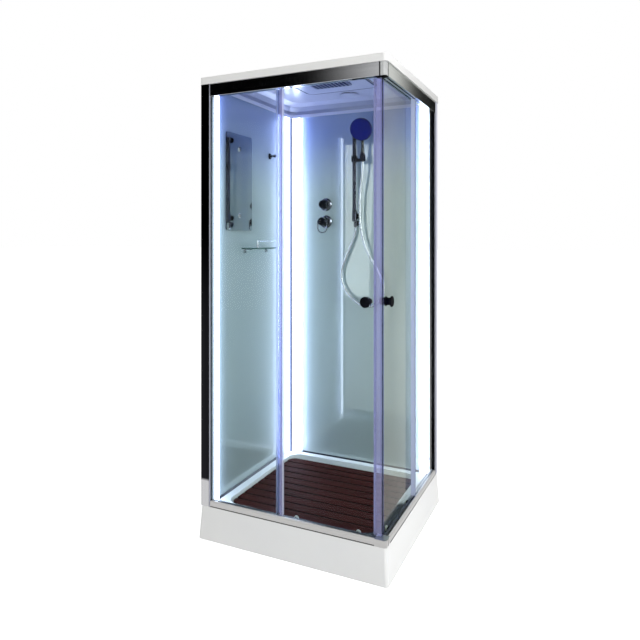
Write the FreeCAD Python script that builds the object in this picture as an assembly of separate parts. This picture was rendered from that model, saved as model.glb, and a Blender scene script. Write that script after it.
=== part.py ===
import FreeCAD, Part
import math
import os
from FreeCAD import Vector

# Square shower cabin with a corner entry. Millimetres, +X right, +Y back, +Z up.
# Origin: floor level, centre of the square plan. The doors are on the front (-Y) and the
# right (+X); the glass walls are on the left (-X) and the back (+Y). The frame is its own
# mirror image about the vertical plane through the entry corner and the back left corner.

# Driving dimensions
frame_side = 900.0          # outside of the metal frame
frame_top = 2127.0          # top of posts and head rails above the floor
tray_height = 155.0         # top of the tray rim
glass_thickness = 5.0       # safety glass of panes and doors
door_width = 456.0          # glass width of each sliding door
door_lap = 30.0             # how far a closed door laps its fixed pane
door_open_gap = 10.0        # back edge of an open door to the post

# Shared small values
skin = 2.0                  # wall of the aluminium profiles
lip = 1.5                   # thin lips and pocket walls of the profiles
overrun = 5.0               # how far a cutting tool passes a face
run_gap = 0.3               # gap between pieces that move past each other
bore_gap = 0.05             # radial clearance of a turning fit

# Tray and what it stands on
tray_flare = 10.0           # the skirt is this much wider at the floor, each side
tray_wall = 5.0
tray_corner = 14.0
skirt_gap = 2.0             # skirt edge above the floor
basin_half = 365.0          # half width of the basin at the rim
basin_draft = 5.0           # the basin is this much narrower at its floor, each side
basin_corner = 65.0
basin_floor = 100.0
drain_x = -135.0
drain_inset = 200.0         # drain axis from the frame's back face
drain_radius = 45.0
skirt_notch = 90.0          # pipe notch in the back skirt, width and height
support_tube = 25.0         # square tube of the support frame
support_wall = 2.0
support_offset = 325.0      # side tubes from the centre
foot_radius = 25.0
foot_pad = 12.0
foot_rod = 6.0              # radius of the threaded rod
foot_nut_radius = 10.0
foot_nut_height = 10.0

# Waste trap
trap_radius = 50.0
trap_bottom = 24.0
trap_neck_gap = 0.5
waste_radius = 20.0
waste_wall = 2.0
waste_height = 45.0         # axis of the waste outlet above the floor
waste_reach = 160.0         # outlet end behind the drain axis
waste_collar = 4.0          # collar behind the plain outlet, added to its radius
waste_spigot = 55.0         # plain length of the outlet
drain_cover_radius = 56.0
drain_cover_thickness = 3.0
drain_slot_width = 6.0
drain_slot_count = 5

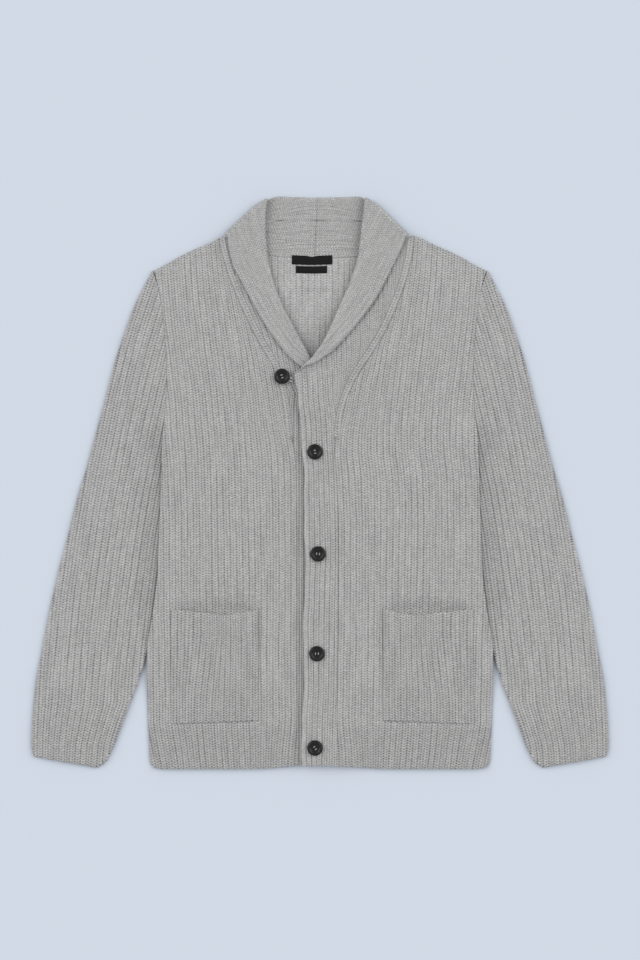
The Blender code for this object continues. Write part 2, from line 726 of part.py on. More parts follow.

+ + +

§ TASK STATEMENT
Print the records above verbatim from their first line to the line containing "door_open_gap = 10.0", both included, and stop there.

§ OUTPUT OF THE EXERCISE
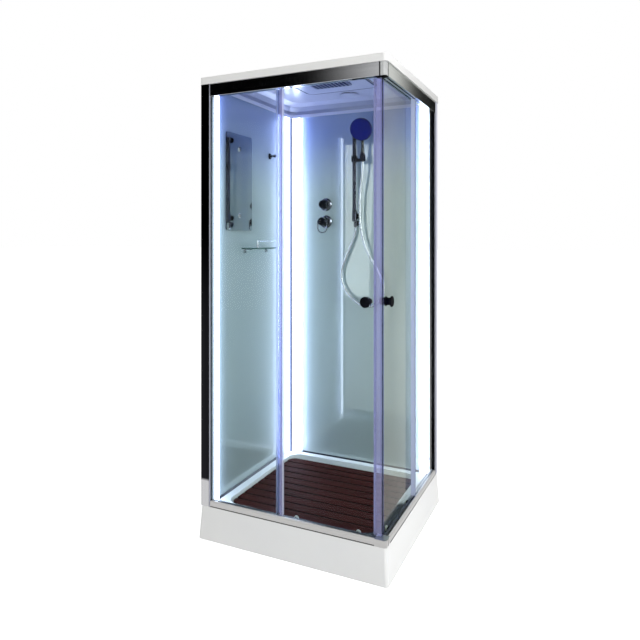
Write the FreeCAD Python script that builds the object in this picture as an assembly of separate parts. This picture was rendered from that model, saved as model.glb, and a Blender scene script. Write that script after it.
=== part.py ===
import FreeCAD, Part
import math
import os
from FreeCAD import Vector

# Square shower cabin with a corner entry. Millimetres, +X right, +Y back, +Z up.
# Origin: floor level, centre of the square plan. The doors are on the front (-Y) and the
# right (+X); the glass walls are on the left (-X) and the back (+Y). The frame is its own
# mirror image about the vertical plane through the entry corner and the back left corner.

# Driving dimensions
frame_side = 900.0          # outside of the metal frame
frame_top = 2127.0          # top of posts and head rails above the floor
tray_height = 155.0         # top of the tray rim
glass_thickness = 5.0       # safety glass of panes and doors
door_width = 456.0          # glass width of each sliding door
door_lap = 30.0             # how far a closed door laps its fixed pane
door_open_gap = 10.0        # back edge of an open door to the post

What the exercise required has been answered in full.